Which bit value corresponds to a transition varies in practice; NRZI applies equally to both. Magnetic storage generally uses the NRZ-M, non-return-to-zero mark convention: a logical 1 is encoded as a transition, and a logical 0 is encoded as no transition. The HDLC and Universal Serial Bus protocols use the opposite NRZ-S, non-return-to-zero space convention: a logical 0 is a transition, and a logical 1 is no transition. Neither NRZI encoding guarantees that the encoded bitstream has transitions.

An asynchronous receiver uses an independent bit clock that is phase synchronized by detecting bit transitions. When an asynchronous receiver decodes a block of bits without a transition longer than the period of the difference between the frequency of the transmitting and receiving bit clocks, the decoder’s bit clock is either 1 bit earlier than the encoder resulting in a duplicated bit being inserted in the decoded data stream, or the decoder’s bit clock is 1 bit later than the encoder resulting in a duplicated bit being removed from the decoded data stream. Both are referred to as bit slip denoting that the phase of the bit clock has slipped a bit period.
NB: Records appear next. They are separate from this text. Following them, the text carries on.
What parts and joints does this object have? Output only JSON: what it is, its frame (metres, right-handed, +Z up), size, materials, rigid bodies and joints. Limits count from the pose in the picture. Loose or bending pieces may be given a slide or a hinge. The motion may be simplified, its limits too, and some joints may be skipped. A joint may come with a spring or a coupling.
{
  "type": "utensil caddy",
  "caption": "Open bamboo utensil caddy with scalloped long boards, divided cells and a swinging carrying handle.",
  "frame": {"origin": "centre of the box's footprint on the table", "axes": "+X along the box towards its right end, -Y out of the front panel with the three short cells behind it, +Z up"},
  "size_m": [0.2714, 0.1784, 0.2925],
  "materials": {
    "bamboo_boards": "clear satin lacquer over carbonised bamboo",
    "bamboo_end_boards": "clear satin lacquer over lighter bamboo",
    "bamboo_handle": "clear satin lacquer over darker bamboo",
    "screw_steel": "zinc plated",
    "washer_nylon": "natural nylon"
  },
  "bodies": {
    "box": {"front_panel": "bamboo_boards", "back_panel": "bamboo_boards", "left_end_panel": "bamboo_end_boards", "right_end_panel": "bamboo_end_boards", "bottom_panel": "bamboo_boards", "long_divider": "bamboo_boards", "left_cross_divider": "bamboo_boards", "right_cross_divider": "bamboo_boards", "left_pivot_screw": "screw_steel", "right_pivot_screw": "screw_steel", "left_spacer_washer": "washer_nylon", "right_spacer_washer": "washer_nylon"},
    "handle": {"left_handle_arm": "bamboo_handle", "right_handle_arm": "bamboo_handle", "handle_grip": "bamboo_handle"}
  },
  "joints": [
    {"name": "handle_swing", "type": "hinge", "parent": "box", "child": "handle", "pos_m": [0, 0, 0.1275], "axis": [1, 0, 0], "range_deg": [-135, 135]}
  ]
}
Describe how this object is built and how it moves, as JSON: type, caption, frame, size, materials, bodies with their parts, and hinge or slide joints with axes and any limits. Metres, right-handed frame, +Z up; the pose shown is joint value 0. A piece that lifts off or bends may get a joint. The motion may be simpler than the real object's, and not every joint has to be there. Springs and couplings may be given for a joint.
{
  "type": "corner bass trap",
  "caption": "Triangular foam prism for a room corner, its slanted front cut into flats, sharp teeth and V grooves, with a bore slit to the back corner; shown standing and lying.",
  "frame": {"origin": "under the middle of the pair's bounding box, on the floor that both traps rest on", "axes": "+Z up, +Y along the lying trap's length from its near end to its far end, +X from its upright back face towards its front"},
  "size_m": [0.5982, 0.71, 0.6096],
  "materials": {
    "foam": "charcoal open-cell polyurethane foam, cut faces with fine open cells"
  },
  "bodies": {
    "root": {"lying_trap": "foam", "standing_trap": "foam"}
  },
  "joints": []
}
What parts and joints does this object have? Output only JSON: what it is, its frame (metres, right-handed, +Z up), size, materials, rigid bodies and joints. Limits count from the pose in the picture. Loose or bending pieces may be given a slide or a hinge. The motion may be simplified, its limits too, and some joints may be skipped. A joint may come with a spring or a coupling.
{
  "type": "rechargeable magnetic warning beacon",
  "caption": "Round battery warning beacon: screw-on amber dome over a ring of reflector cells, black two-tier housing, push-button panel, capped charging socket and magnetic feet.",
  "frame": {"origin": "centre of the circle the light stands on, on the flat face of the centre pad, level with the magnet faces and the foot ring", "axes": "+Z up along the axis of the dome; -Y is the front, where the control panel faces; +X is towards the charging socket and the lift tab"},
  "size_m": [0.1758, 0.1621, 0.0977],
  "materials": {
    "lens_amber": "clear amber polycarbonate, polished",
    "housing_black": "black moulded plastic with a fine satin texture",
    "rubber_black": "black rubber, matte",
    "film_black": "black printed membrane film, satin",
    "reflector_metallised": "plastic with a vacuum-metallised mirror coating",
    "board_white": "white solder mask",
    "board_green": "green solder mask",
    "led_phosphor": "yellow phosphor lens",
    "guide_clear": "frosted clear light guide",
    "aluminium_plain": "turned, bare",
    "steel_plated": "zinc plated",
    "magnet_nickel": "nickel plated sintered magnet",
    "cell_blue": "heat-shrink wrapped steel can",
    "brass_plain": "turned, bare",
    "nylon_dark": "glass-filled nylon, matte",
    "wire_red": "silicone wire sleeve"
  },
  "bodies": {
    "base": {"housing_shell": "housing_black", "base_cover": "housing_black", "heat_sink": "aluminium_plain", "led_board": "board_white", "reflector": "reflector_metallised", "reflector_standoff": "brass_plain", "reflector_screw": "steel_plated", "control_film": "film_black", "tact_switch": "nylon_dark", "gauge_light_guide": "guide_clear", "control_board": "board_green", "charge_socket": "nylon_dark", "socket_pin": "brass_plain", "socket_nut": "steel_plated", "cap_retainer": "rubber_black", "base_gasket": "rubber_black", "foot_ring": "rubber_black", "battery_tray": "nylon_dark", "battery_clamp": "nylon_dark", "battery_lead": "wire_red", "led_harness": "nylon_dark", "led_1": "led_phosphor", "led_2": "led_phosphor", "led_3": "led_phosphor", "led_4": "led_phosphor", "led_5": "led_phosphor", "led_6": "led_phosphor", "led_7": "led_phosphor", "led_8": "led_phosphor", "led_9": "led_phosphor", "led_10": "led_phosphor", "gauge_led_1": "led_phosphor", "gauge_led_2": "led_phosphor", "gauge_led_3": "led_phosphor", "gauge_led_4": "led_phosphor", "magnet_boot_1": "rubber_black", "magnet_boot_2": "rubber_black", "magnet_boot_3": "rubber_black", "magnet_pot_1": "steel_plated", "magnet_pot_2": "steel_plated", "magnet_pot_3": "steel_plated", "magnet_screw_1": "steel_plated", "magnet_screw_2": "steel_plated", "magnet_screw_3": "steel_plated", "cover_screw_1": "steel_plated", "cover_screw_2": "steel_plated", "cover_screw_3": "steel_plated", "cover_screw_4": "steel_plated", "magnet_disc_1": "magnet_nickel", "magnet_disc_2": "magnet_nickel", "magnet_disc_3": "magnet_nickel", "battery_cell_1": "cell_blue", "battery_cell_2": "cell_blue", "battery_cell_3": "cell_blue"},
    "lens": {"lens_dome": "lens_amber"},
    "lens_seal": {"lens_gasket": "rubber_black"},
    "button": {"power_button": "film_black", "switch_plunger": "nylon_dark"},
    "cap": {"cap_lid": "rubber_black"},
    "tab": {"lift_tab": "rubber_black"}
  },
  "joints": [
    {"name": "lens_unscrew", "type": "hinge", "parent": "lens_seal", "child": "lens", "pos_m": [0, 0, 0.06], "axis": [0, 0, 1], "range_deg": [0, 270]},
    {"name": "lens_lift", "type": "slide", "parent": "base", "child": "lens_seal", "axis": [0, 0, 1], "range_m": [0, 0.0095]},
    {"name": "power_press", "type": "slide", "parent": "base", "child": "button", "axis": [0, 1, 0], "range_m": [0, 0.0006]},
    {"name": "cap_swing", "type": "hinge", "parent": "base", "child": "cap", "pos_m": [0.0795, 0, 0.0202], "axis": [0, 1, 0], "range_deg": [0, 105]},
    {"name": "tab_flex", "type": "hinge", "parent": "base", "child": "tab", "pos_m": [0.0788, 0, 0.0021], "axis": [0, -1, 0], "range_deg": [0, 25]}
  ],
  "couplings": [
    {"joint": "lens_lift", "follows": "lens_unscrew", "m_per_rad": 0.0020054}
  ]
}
Forcing transitions at intervals shorter than the bit clock difference period allows an asynchronous receiver to be used for NRZI bit streams. Additional transitions necessarily consume some of the data channel’s rate capacity. Consuming no more of the channel capacity than necessary to maintain bit clock synchronization without increasing costs related to complexity is a problem with many possible solutions.
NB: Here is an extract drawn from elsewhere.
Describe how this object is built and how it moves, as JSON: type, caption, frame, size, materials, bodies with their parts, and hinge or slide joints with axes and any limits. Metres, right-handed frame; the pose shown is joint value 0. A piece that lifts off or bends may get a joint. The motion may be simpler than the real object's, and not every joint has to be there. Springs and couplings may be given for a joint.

Run-length limited (RLL) encodings have been used for magnetic disk and tape storage devices using fixed-rate RLL codes that increase the channel data rate by a known fraction of the information data rate. HDLC and USB use bit stuffing: inserting an additional 0 bit before NRZ-S encoding to force a transition in the encoded data sequence after 5 (HDLC) or 6 (USB) consecutive 1 bits. Bit stuffing consumes channel capacity only when necessary, but results in a variable information data rate.

===Synchronized non-return-to-zero===
Synchronized NRZI (SNRZI) and group-coded recording (GCR) are modified forms of NRZI. In SNRZI-M, each 8-bit group is extended to 9 bits by a 1 in order to insert a transition for synchronisation.
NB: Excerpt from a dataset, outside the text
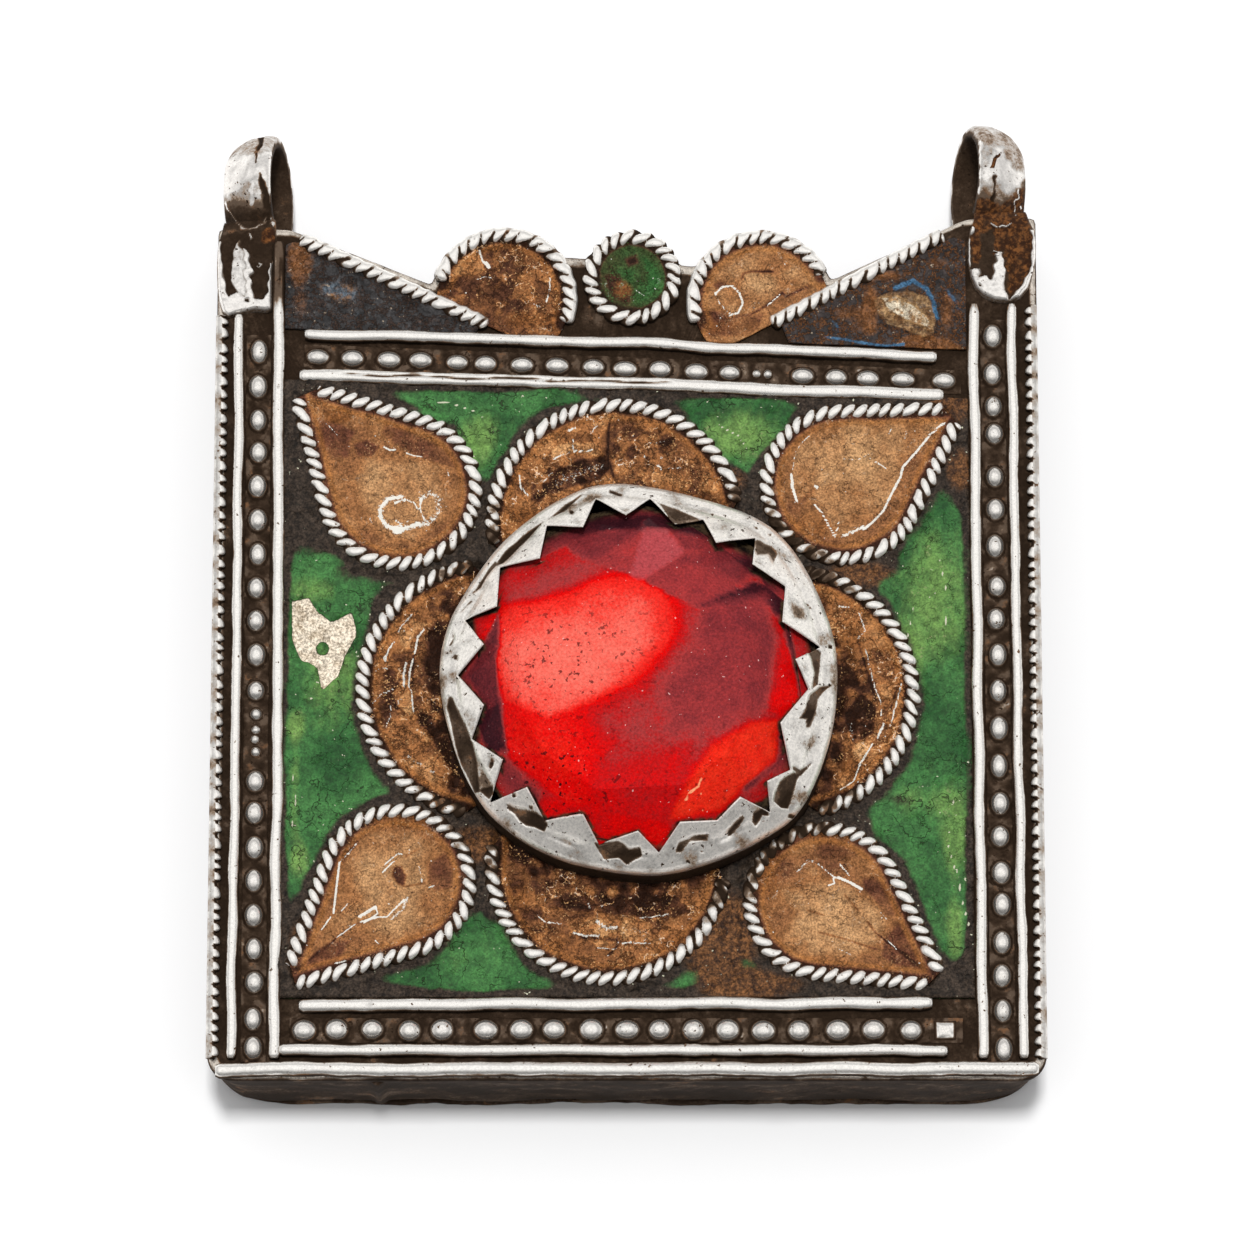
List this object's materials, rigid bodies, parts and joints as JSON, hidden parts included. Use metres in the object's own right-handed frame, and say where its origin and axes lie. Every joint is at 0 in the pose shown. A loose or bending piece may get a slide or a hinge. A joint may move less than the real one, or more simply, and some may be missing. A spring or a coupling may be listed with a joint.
{
  "type": "enamelled box pendant",
  "caption": "Square hollow silver pendant with a shaped crest, two strip bails, enamelled wire cells, beaded borders and a large red glass stone in a toothed bezel.",
  "frame": {"origin": "middle of the pendant's width and length, level with its flat back", "axes": "+X to the right across the face, +Y up towards the bails, +Z out of the face"},
  "size_m": [0.0518, 0.0626, 0.0156],
  "materials": {
    "case_silver": "dark, tarnished and dirty silver",
    "wire_silver": "worn bright on top, tarnished in the hollows",
    "beaded_silver": "worn bright on top, tarnished in the hollows",
    "bezel_silver": "worn, pitted silver",
    "bail_silver": "worn silver with brown tarnish in the grooves",
    "green_enamel": "crackled glossy enamel, darker along the wires",
    "amber_enamel": "glossy translucent enamel over silver",
    "brown_enamel": "glossy translucent enamel over silver",
    "blue_enamel": "dark worn enamel",
    "dark_enamel": "dark worn enamel with blue specks",
    "red_glass": "faceted, polished, foil backed"
  },
  "bodies": {
    "root": {"back_plate": "case_silver", "side_wall": "case_silver", "front_plate": "case_silver", "bottom_edge_wire": "wire_silver", "edge_rope_left": "wire_silver", "edge_rope_right": "wire_silver", "left_outer_wire": "wire_silver", "left_inner_wire": "wire_silver", "right_inner_wire": "wire_silver", "right_outer_wire": "wire_silver", "left_bead_row": "beaded_silver", "right_bead_row": "beaded_silver", "top_bead_row": "beaded_silver", "bottom_bead_row": "beaded_silver", "top_upper_wire": "wire_silver", "top_lower_wire": "wire_silver", "bottom_upper_wire": "wire_silver", "bottom_lower_wire": "wire_silver", "crest_rope_left": "wire_silver", "crest_rope_right": "wire_silver", "roundel_rope_left": "wire_silver", "roundel_rope_right": "wire_silver", "crest_ring_rope": "wire_silver", "tear_rope_upper_left": "wire_silver", "tear_rope_upper_right": "wire_silver", "tear_rope_lower_left": "wire_silver", "tear_rope_lower_right": "wire_silver", "lobe_rope_top": "wire_silver", "lobe_rope_left": "wire_silver", "lobe_rope_right": "wire_silver", "lobe_rope_bottom": "wire_silver", "tear_enamel_upper_left": "amber_enamel", "tear_enamel_upper_right": "amber_enamel", "tear_enamel_lower_left": "amber_enamel", "tear_enamel_lower_right": "amber_enamel", "lobe_enamel_top": "brown_enamel", "lobe_enamel_left": "brown_enamel", "lobe_enamel_right": "brown_enamel", "lobe_enamel_bottom": "brown_enamel", "roundel_enamel_left": "brown_enamel", "roundel_enamel_right": "brown_enamel", "crest_ring_enamel": "green_enamel", "corner_enamel_left": "blue_enamel", "corner_enamel_right": "dark_enamel", "ground_enamel_top": "green_enamel", "ground_enamel_left": "green_enamel", "ground_enamel_right": "green_enamel", "ground_enamel_bottom": "green_enamel", "bezel": "bezel_silver", "stone": "red_glass", "bail_left": "bail_silver", "bail_right": "bail_silver"}
  },
  "joints": []
}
==Comparison with return-to-zero==
Return-to-zero describes a line code used in telecommunications in which the signal drops (returns) to zero between each pulse. This takes place even if a number of consecutive 0s or 1s occur in the signal. The signal is self-clocking. This means that a separate clock does not need to be sent alongside the signal, but suffers from using twice the bandwidth to achieve the same data rate as compared to non-return-to-zero format.

The zero between each bit is a neutral or rest condition, such as a zero amplitude in pulse-amplitude modulation (PAM), zero phase shift in phase-shift keying (PSK), or mid-frequency in frequency-shift keying (FSK). That zero condition is typically halfway between the significant condition representing a 1 bit and the other significant condition representing a 0 bit.

Although return-to-zero contains a provision for synchronization, it still may have a DC component resulting in baseline wander during long strings of 0 or 1 bits, just like the line code non-return-to-zero.